I think it’s pretty normal to be frightened of a dog that’s stocky and must seem huge to your child. I adore dogs but I’m still very wary of any that might hurt me.

I love my dogs, they sleep on my bed and I really worry when they’re ill but it doesn’t compare to how I feel about my children. Your family are cruel.

404usernotfound · 19/10/2023 20:30

Who are the 16% of people who think YABU?

That is a horrendous attitude from your mother. In your position I don’t think I would ever want to see either of them again.

ActDottie · 19/10/2023 20:31

I think you need to work on your child’s phobia.

The dog is family to your sister and mum so if you have a family get together the dog will be there. I can’t imagine leaving my dogs out of things or my kids.
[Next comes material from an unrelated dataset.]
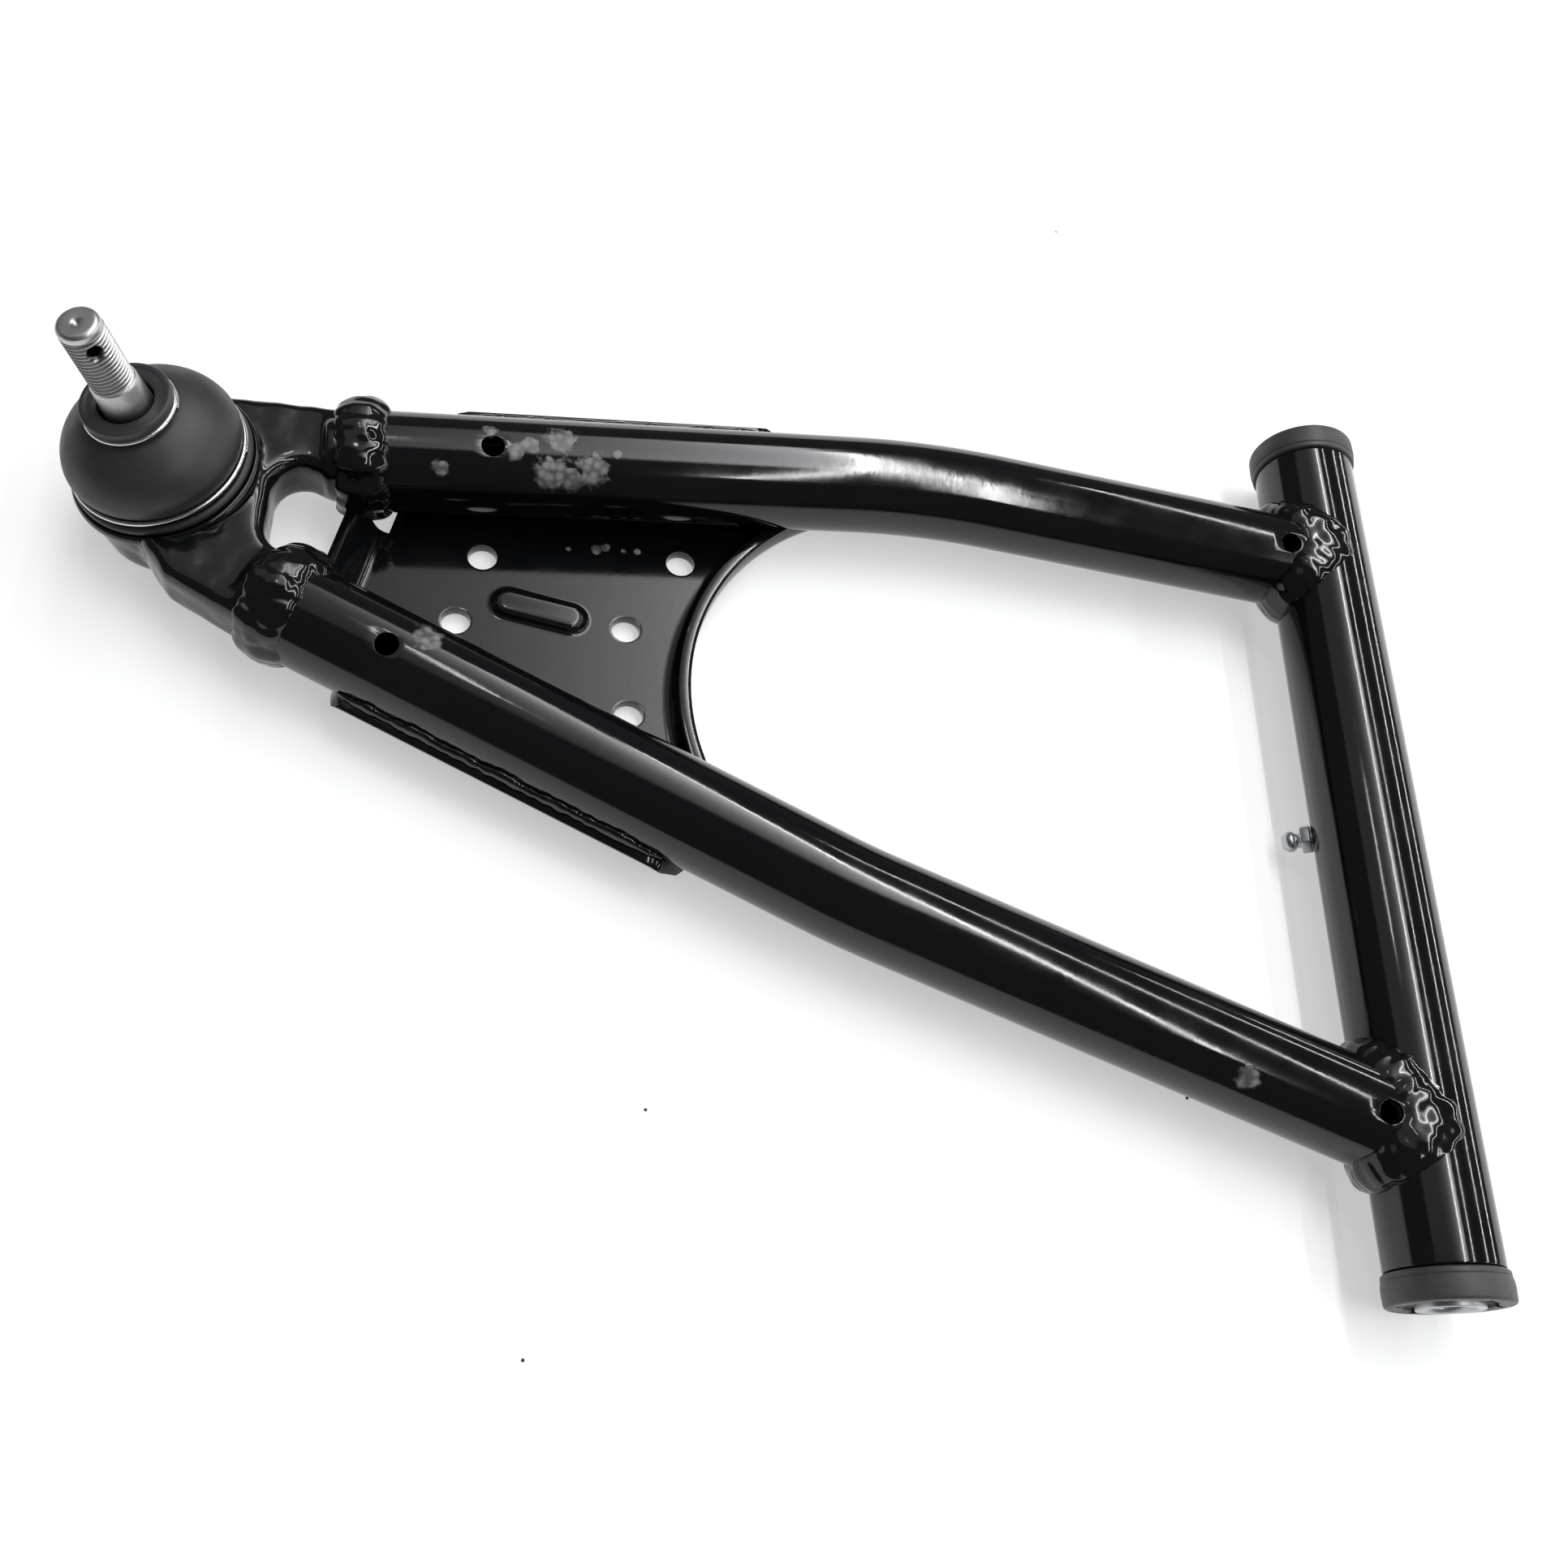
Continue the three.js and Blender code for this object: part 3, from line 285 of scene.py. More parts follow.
def slab(outline: Sequence[Vector], low: float, high: float, edge: float = 0.0) -> BMesh:
    """A flat outline given a thickness, with its edges rounded.

    Args:
        outline: Corners in the plane of the arm.
        low: Height of the underside.
        high: Height of the top.
        edge: Radius of the rounding, or none.

    Returns:
        A closed mesh.
    """
    mesh = bmesh.new()
    face = mesh.faces.new([mesh.verts.new((point.x, point.y, low)) for point in outline])
    made = bmesh.ops.extrude_face_region(mesh, geom=[face])["geom"]
    verts = [item for item in made if isinstance(item, BMVert)]
    bmesh.ops.translate(mesh, vec=(0, 0, high - low), verts=verts)
    bmesh.ops.recalc_face_normals(mesh, faces=mesh.faces)
    if edge:
        rims = [e for e in mesh.edges if abs(e.verts[0].co.z - e.verts[1].co.z) < LEVEL_GAP]
        bmesh.ops.bevel(
            mesh, geom=rims, offset=edge, affect="EDGES", segments=3, profile=0.5, material=-1,
        )
    return mesh


def joined(parts: Iterable[BMesh]) -> BMesh:
    """Puts several meshes into one, each still its own shell.

    Args:
        parts: The meshes, used up here.

    Returns:
        One mesh.
    """
    whole = bmesh.new()
    for part in parts:
        scratch = bpy.data.meshes.new("scratch")
        part.to_mesh(scratch)
        part.free()
        whole.from_mesh(scratch)
        bpy.data.meshes.remove(scratch)
    return whole


def scratch_object(mesh: BMesh) -> Object:
    """An object that holds a mesh while a modifier works on it.

    Args:
        mesh: The mesh, used up here.

    Returns:
        The object, to be given to settled().
    """
    data = bpy.data.meshes.new("scratch")
    mesh.to_mesh(data)
    mesh.free()
    made = bpy.data.objects.new("scratch", data)
    bpy.context.scene.collection.objects.link(made)
    return made


def settled(work: Object) -> BMesh:
    """Takes the mesh that an object's modifiers give, and removes the object.

    Args:
        work: The object that scratch_object() made.

    Returns:
        The changed mesh.
    """
    bpy.context.view_layer.update()
    mesh = bmesh.new()
    mesh.from_object(work, bpy.context.evaluated_depsgraph_get())
    data = work.data
    bpy.data.objects.remove(work)
    bpy.data.meshes.remove(data)
    return mesh


def carved(mesh: BMesh, tool: BMesh, cut: Cut = Cut.REMOVE) -> BMesh:
    """Cuts a solid with another one, or keeps only what both fill.

    Args:
        mesh: The solid that stays.
        tool: The solid that cuts it, used up here.
        cut: Whether the tool's room is removed or kept.

    Returns:
        The new mesh.
    """
    work, cutter = scratch_object(mesh), scratch_object(tool)
    change = work.modifiers.new("cut", "BOOLEAN")
    change.operation = cut.value
    change.solver = "EXACT"
    change.object = cutter
    made = settled(work)
    data = cutter.data
    bpy.data.objects.remove(cutter)
    bpy.data.meshes.remove(data)
    return made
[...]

404usernotfound · 19/10/2023 20:33

StarDolphins · 19/10/2023 20:16

Depends where the family get together are? At your house, your rules & she should leave the dog at home. At your sisters or mums, their rules & you have a choice to go or not go.

My house, my dog is an equal part of the family & he comes first before visitors/wider family. I love him just as much as my DD but In a different way.

Edited

I think I found them.

You love your dog as much as your child? Seriously? That is deeply disturbing.

phoenixrosehere · 19/10/2023 20:34

I would just not visit when your mum is hosting. It’s not a phobia when the dog has jumped and knocked over your child several times. Add in family not only ignoring this but thinking your child needs to get over it and put themselves in a position of it happening again, is crazy. Your mother has shown you she cares more about a dog and your sister’s feelings than your child who rightly has a fear because your sister couldn’t be bothered to teach her dog not to jump on people which is the bare minimum.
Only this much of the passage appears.